## THE RECORDS
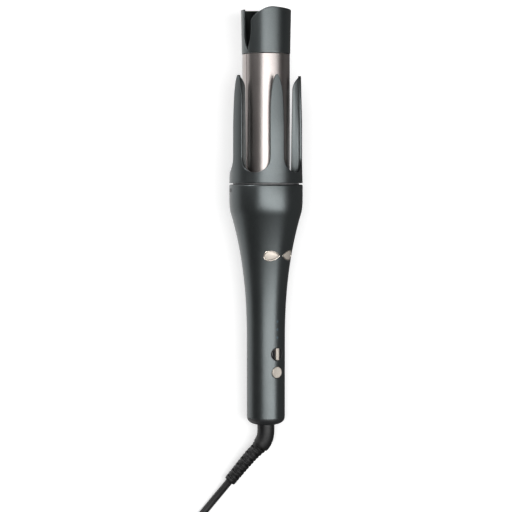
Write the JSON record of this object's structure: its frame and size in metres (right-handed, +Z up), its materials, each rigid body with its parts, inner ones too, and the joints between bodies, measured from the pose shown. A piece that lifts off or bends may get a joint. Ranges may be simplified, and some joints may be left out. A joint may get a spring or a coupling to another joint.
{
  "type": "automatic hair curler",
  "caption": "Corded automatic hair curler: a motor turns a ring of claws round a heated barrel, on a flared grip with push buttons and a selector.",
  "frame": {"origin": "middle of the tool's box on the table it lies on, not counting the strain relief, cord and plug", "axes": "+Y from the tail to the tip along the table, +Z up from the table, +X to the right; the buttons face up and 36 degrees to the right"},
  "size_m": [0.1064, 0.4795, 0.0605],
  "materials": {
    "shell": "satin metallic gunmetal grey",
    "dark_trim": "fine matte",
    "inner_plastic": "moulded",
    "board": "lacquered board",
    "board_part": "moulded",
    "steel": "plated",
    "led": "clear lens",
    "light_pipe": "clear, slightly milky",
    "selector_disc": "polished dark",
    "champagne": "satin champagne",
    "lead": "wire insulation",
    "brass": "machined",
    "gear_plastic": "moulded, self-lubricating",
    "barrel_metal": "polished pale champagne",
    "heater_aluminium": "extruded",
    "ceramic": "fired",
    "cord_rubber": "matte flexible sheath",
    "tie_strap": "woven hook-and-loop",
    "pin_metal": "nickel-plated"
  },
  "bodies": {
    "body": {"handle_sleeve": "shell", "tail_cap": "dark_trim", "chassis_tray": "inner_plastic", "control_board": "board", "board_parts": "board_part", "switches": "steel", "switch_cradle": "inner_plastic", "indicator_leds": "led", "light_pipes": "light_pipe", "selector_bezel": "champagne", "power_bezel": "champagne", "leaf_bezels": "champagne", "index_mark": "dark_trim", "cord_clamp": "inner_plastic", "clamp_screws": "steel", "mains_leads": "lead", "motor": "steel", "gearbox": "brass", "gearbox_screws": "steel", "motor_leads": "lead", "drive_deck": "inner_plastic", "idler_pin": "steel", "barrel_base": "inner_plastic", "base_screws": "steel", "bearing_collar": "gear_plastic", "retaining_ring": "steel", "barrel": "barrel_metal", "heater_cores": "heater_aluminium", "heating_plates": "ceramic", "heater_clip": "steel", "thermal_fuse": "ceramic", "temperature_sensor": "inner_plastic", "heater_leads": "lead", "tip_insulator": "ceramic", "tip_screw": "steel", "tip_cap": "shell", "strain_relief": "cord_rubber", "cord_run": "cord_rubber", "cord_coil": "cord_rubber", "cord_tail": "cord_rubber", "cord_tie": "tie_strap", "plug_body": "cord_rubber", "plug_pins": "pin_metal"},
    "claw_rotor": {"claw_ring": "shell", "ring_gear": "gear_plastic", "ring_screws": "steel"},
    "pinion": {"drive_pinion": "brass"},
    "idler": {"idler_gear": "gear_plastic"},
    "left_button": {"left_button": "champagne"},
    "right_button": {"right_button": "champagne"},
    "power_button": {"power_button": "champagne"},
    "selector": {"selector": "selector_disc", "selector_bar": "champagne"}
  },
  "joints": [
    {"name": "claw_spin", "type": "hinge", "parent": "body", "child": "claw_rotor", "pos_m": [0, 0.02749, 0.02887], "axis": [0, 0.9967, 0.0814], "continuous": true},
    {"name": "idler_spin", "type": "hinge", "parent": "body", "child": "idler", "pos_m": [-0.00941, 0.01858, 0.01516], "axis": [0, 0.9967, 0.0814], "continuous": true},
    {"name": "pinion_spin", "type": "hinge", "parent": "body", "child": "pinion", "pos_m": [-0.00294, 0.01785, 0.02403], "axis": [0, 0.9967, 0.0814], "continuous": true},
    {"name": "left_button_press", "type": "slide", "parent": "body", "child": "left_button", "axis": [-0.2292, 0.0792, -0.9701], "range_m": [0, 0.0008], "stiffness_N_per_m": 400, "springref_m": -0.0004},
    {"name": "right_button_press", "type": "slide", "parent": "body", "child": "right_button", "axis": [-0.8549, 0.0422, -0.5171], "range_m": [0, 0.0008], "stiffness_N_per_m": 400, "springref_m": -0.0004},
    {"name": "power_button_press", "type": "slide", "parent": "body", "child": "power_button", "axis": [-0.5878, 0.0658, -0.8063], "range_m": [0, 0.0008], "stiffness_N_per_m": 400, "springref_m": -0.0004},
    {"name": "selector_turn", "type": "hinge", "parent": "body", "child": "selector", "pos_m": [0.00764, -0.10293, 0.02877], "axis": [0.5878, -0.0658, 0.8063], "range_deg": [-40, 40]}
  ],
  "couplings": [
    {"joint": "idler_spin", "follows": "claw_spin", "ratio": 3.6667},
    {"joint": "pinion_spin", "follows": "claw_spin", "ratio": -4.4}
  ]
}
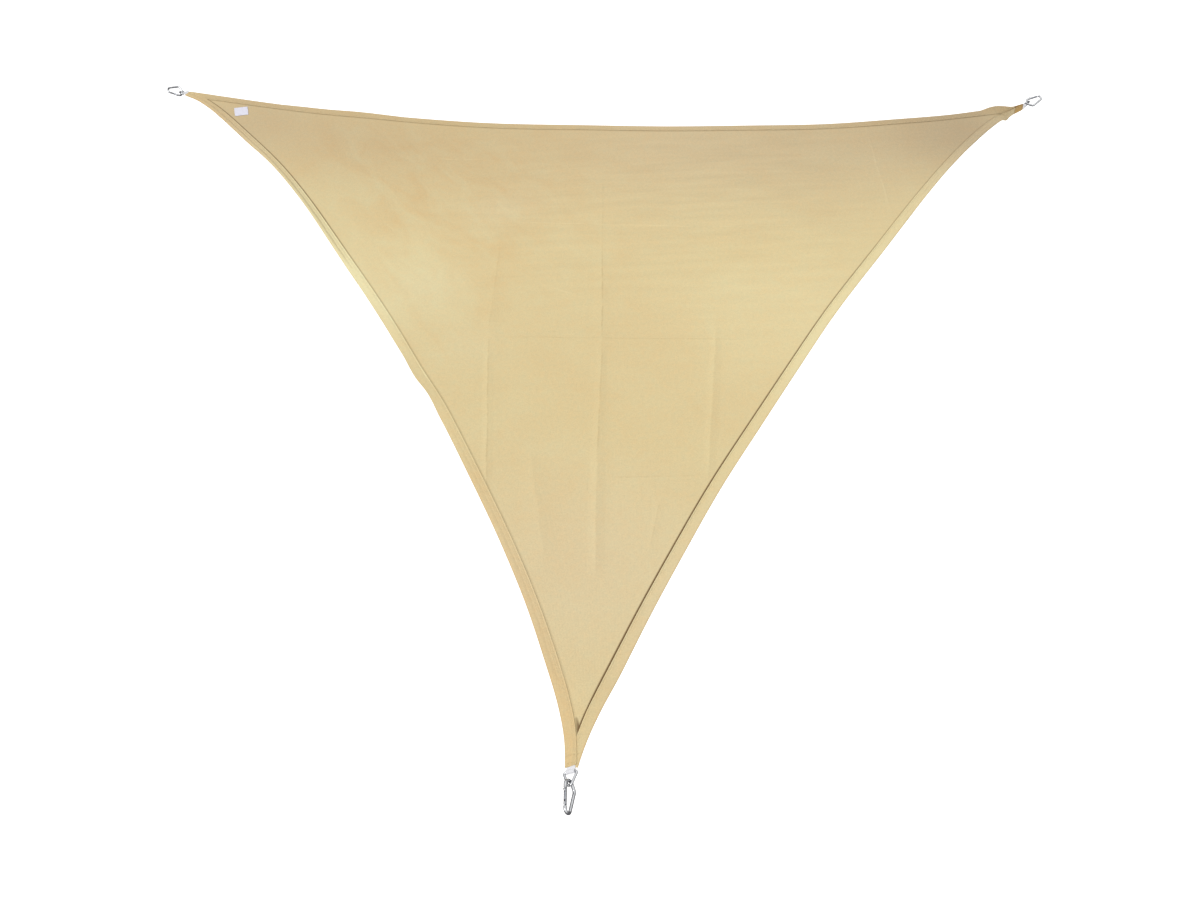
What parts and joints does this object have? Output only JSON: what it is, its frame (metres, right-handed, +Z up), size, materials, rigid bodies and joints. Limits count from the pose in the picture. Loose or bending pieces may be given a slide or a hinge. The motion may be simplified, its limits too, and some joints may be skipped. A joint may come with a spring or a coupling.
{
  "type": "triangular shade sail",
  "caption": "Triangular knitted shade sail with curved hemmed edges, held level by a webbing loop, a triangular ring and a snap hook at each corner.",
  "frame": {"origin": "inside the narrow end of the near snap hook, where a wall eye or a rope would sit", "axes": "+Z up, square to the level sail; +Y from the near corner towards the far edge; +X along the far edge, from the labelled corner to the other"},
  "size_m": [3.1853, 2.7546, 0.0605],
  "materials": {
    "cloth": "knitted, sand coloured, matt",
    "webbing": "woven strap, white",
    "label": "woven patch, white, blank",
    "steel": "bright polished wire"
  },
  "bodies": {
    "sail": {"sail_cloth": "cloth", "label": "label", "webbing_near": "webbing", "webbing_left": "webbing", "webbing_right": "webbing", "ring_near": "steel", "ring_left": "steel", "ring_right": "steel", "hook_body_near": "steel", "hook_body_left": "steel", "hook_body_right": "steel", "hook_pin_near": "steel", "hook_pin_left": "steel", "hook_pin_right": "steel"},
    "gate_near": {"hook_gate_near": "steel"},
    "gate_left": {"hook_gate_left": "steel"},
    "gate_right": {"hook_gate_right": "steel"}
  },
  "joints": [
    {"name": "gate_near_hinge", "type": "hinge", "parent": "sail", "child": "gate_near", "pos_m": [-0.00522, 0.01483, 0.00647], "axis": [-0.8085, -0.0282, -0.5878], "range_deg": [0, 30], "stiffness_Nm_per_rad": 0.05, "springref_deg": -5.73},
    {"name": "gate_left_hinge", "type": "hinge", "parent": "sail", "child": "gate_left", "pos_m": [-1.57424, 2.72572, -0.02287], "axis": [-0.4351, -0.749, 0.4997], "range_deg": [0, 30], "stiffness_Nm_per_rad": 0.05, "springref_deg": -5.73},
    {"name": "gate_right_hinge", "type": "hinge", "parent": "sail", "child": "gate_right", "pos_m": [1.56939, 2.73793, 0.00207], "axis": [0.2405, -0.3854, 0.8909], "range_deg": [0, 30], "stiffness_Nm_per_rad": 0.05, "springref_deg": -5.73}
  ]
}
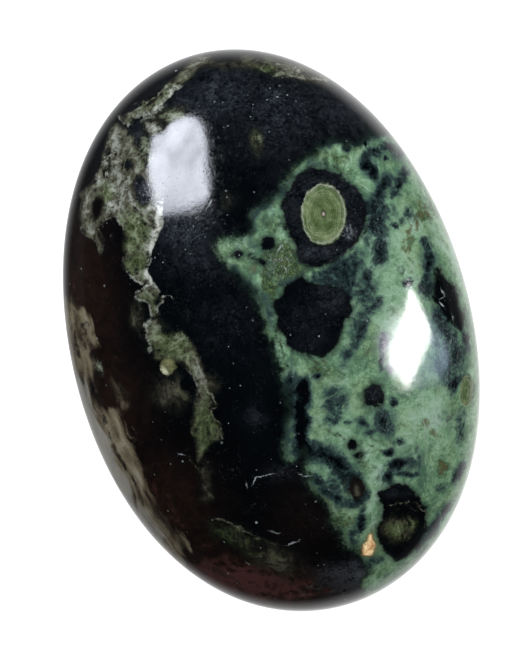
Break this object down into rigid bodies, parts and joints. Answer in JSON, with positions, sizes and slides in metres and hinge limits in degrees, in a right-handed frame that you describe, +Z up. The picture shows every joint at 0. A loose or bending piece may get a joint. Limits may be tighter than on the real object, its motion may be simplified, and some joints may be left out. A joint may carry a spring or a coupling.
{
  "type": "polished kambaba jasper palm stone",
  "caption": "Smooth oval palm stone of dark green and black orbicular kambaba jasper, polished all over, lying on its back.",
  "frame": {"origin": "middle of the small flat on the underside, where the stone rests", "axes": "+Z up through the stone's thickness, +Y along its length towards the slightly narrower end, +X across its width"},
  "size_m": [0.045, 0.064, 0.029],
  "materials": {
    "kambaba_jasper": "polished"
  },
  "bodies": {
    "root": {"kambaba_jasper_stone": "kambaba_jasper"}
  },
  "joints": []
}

## REQUIRED WORK
Repeat the records exactly, including every line.

## SOLUTION TO THE PROBLEM
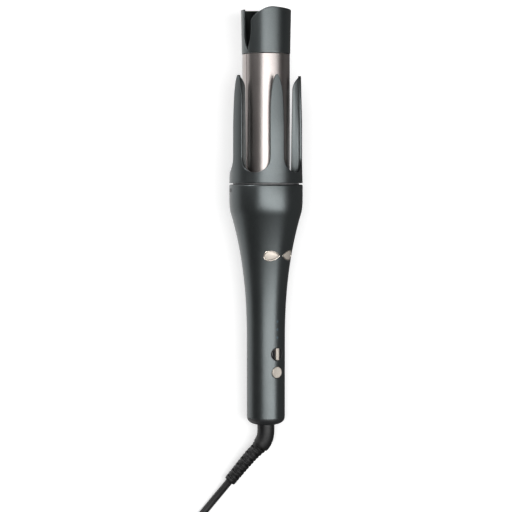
Write the JSON record of this object's structure: its frame and size in metres (right-handed, +Z up), its materials, each rigid body with its parts, inner ones too, and the joints between bodies, measured from the pose shown. A piece that lifts off or bends may get a joint. Ranges may be simplified, and some joints may be left out. A joint may get a spring or a coupling to another joint.
{
  "type": "automatic hair curler",
  "caption": "Corded automatic hair curler: a motor turns a ring of claws round a heated barrel, on a flared grip with push buttons and a selector.",
  "frame": {"origin": "middle of the tool's box on the table it lies on, not counting the strain relief, cord and plug", "axes": "+Y from the tail to the tip along the table, +Z up from the table, +X to the right; the buttons face up and 36 degrees to the right"},
  "size_m": [0.1064, 0.4795, 0.0605],
  "materials": {
    "shell": "satin metallic gunmetal grey",
    "dark_trim": "fine matte",
    "inner_plastic": "moulded",
    "board": "lacquered board",
    "board_part": "moulded",
    "steel": "plated",
    "led": "clear lens",
    "light_pipe": "clear, slightly milky",
    "selector_disc": "polished dark",
    "champagne": "satin champagne",
    "lead": "wire insulation",
    "brass": "machined",
    "gear_plastic": "moulded, self-lubricating",
    "barrel_metal": "polished pale champagne",
    "heater_aluminium": "extruded",
    "ceramic": "fired",
    "cord_rubber": "matte flexible sheath",
    "tie_strap": "woven hook-and-loop",
    "pin_metal": "nickel-plated"
  },
  "bodies": {
    "body": {"handle_sleeve": "shell", "tail_cap": "dark_trim", "chassis_tray": "inner_plastic", "control_board": "board", "board_parts": "board_part", "switches": "steel", "switch_cradle": "inner_plastic", "indicator_leds": "led", "light_pipes": "light_pipe", "selector_bezel": "champagne", "power_bezel": "champagne", "leaf_bezels": "champagne", "index_mark": "dark_trim", "cord_clamp": "inner_plastic", "clamp_screws": "steel", "mains_leads": "lead", "motor": "steel", "gearbox": "brass", "gearbox_screws": "steel", "motor_leads": "lead", "drive_deck": "inner_plastic", "idler_pin": "steel", "barrel_base": "inner_plastic", "base_screws": "steel", "bearing_collar": "gear_plastic", "retaining_ring": "steel", "barrel": "barrel_metal", "heater_cores": "heater_aluminium", "heating_plates": "ceramic", "heater_clip": "steel", "thermal_fuse": "ceramic", "temperature_sensor": "inner_plastic", "heater_leads": "lead", "tip_insulator": "ceramic", "tip_screw": "steel", "tip_cap": "shell", "strain_relief": "cord_rubber", "cord_run": "cord_rubber", "cord_coil": "cord_rubber", "cord_tail": "cord_rubber", "cord_tie": "tie_strap", "plug_body": "cord_rubber", "plug_pins": "pin_metal"},
    "claw_rotor": {"claw_ring": "shell", "ring_gear": "gear_plastic", "ring_screws": "steel"},
    "pinion": {"drive_pinion": "brass"},
    "idler": {"idler_gear": "gear_plastic"},
    "left_button": {"left_button": "champagne"},
    "right_button": {"right_button": "champagne"},
    "power_button": {"power_button": "champagne"},
    "selector": {"selector": "selector_disc", "selector_bar": "champagne"}
  },
  "joints": [
    {"name": "claw_spin", "type": "hinge", "parent": "body", "child": "claw_rotor", "pos_m": [0, 0.02749, 0.02887], "axis": [0, 0.9967, 0.0814], "continuous": true},
    {"name": "idler_spin", "type": "hinge", "parent": "body", "child": "idler", "pos_m": [-0.00941, 0.01858, 0.01516], "axis": [0, 0.9967, 0.0814], "continuous": true},
    {"name": "pinion_spin", "type": "hinge", "parent": "body", "child": "pinion", "pos_m": [-0.00294, 0.01785, 0.02403], "axis": [0, 0.9967, 0.0814], "continuous": true},
    {"name": "left_button_press", "type": "slide", "parent": "body", "child": "left_button", "axis": [-0.2292, 0.0792, -0.9701], "range_m": [0, 0.0008], "stiffness_N_per_m": 400, "springref_m": -0.0004},
    {"name": "right_button_press", "type": "slide", "parent": "body", "child": "right_button", "axis": [-0.8549, 0.0422, -0.5171], "range_m": [0, 0.0008], "stiffness_N_per_m": 400, "springref_m": -0.0004},
    {"name": "power_button_press", "type": "slide", "parent": "body", "child": "power_button", "axis": [-0.5878, 0.0658, -0.8063], "range_m": [0, 0.0008], "stiffness_N_per_m": 400, "springref_m": -0.0004},
    {"name": "selector_turn", "type": "hinge", "parent": "body", "child": "selector", "pos_m": [0.00764, -0.10293, 0.02877], "axis": [0.5878, -0.0658, 0.8063], "range_deg": [-40, 40]}
  ],
  "couplings": [
    {"joint": "idler_spin", "follows": "claw_spin", "ratio": 3.6667},
    {"joint": "pinion_spin", "follows": "claw_spin", "ratio": -4.4}
  ]
}
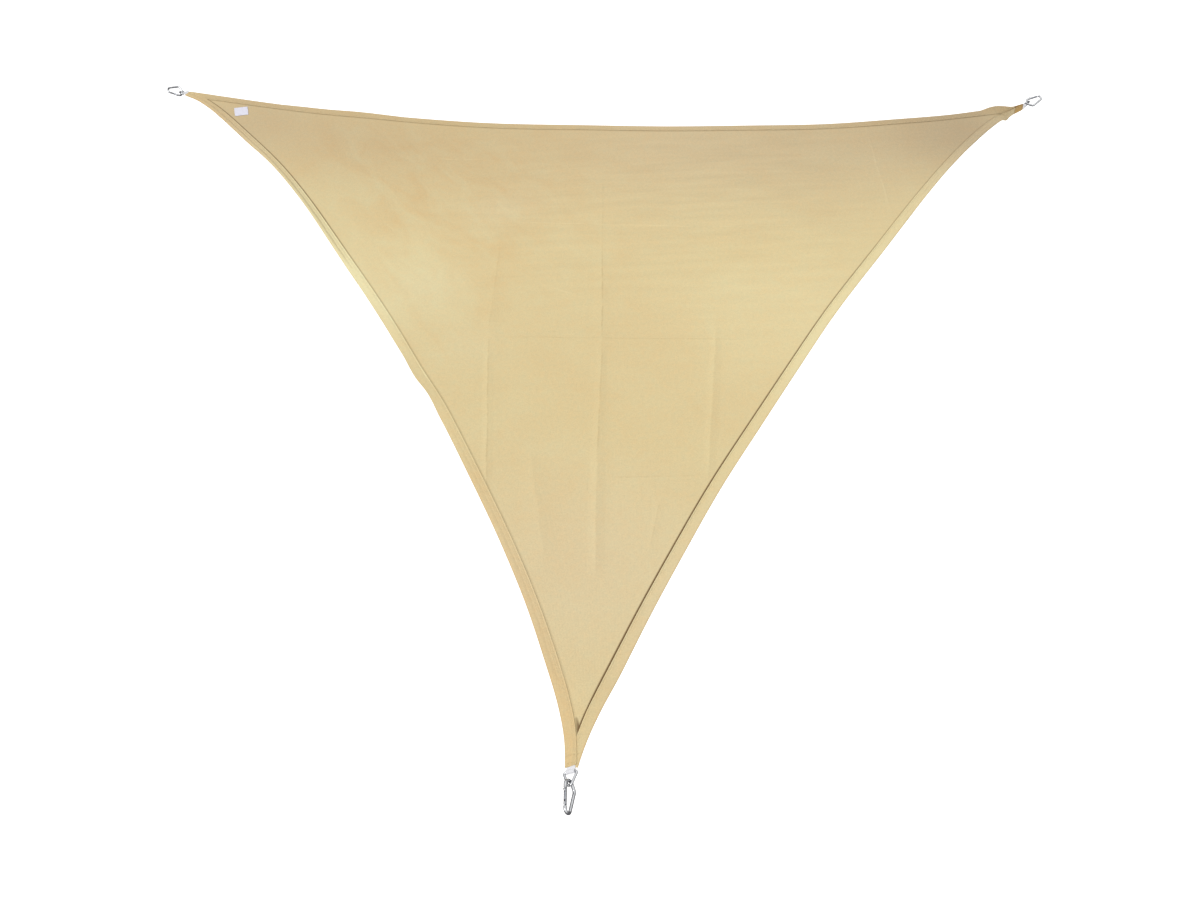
What parts and joints does this object have? Output only JSON: what it is, its frame (metres, right-handed, +Z up), size, materials, rigid bodies and joints. Limits count from the pose in the picture. Loose or bending pieces may be given a slide or a hinge. The motion may be simplified, its limits too, and some joints may be skipped. A joint may come with a spring or a coupling.
{
  "type": "triangular shade sail",
  "caption": "Triangular knitted shade sail with curved hemmed edges, held level by a webbing loop, a triangular ring and a snap hook at each corner.",
  "frame": {"origin": "inside the narrow end of the near snap hook, where a wall eye or a rope would sit", "axes": "+Z up, square to the level sail; +Y from the near corner towards the far edge; +X along the far edge, from the labelled corner to the other"},
  "size_m": [3.1853, 2.7546, 0.0605],
  "materials": {
    "cloth": "knitted, sand coloured, matt",
    "webbing": "woven strap, white",
    "label": "woven patch, white, blank",
    "steel": "bright polished wire"
  },
  "bodies": {
    "sail": {"sail_cloth": "cloth", "label": "label", "webbing_near": "webbing", "webbing_left": "webbing", "webbing_right": "webbing", "ring_near": "steel", "ring_left": "steel", "ring_right": "steel", "hook_body_near": "steel", "hook_body_left": "steel", "hook_body_right": "steel", "hook_pin_near": "steel", "hook_pin_left": "steel", "hook_pin_right": "steel"},
    "gate_near": {"hook_gate_near": "steel"},
    "gate_left": {"hook_gate_left": "steel"},
    "gate_right": {"hook_gate_right": "steel"}
  },
  "joints": [
    {"name": "gate_near_hinge", "type": "hinge", "parent": "sail", "child": "gate_near", "pos_m": [-0.00522, 0.01483, 0.00647], "axis": [-0.8085, -0.0282, -0.5878], "range_deg": [0, 30], "stiffness_Nm_per_rad": 0.05, "springref_deg": -5.73},
    {"name": "gate_left_hinge", "type": "hinge", "parent": "sail", "child": "gate_left", "pos_m": [-1.57424, 2.72572, -0.02287], "axis": [-0.4351, -0.749, 0.4997], "range_deg": [0, 30], "stiffness_Nm_per_rad": 0.05, "springref_deg": -5.73},
    {"name": "gate_right_hinge", "type": "hinge", "parent": "sail", "child": "gate_right", "pos_m": [1.56939, 2.73793, 0.00207], "axis": [0.2405, -0.3854, 0.8909], "range_deg": [0, 30], "stiffness_Nm_per_rad": 0.05, "springref_deg": -5.73}
  ]
}
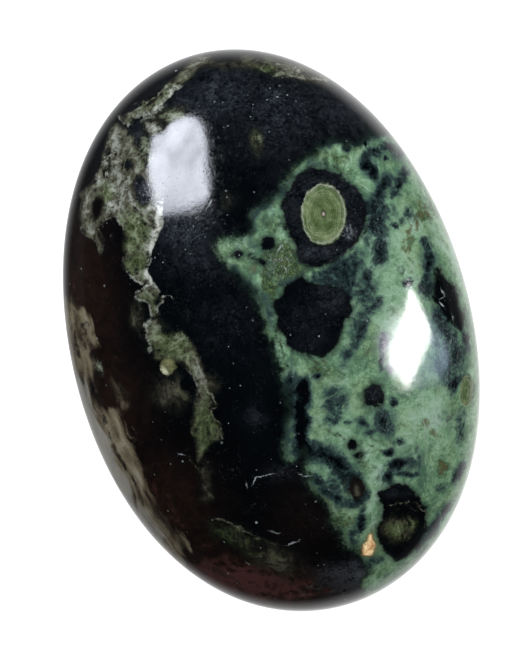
Break this object down into rigid bodies, parts and joints. Answer in JSON, with positions, sizes and slides in metres and hinge limits in degrees, in a right-handed frame that you describe, +Z up. The picture shows every joint at 0. A loose or bending piece may get a joint. Limits may be tighter than on the real object, its motion may be simplified, and some joints may be left out. A joint may carry a spring or a coupling.
{
  "type": "polished kambaba jasper palm stone",
  "caption": "Smooth oval palm stone of dark green and black orbicular kambaba jasper, polished all over, lying on its back.",
  "frame": {"origin": "middle of the small flat on the underside, where the stone rests", "axes": "+Z up through the stone's thickness, +Y along its length towards the slightly narrower end, +X across its width"},
  "size_m": [0.045, 0.064, 0.029],
  "materials": {
    "kambaba_jasper": "polished"
  },
  "bodies": {
    "root": {"kambaba_jasper_stone": "kambaba_jasper"}
  },
  "joints": []
}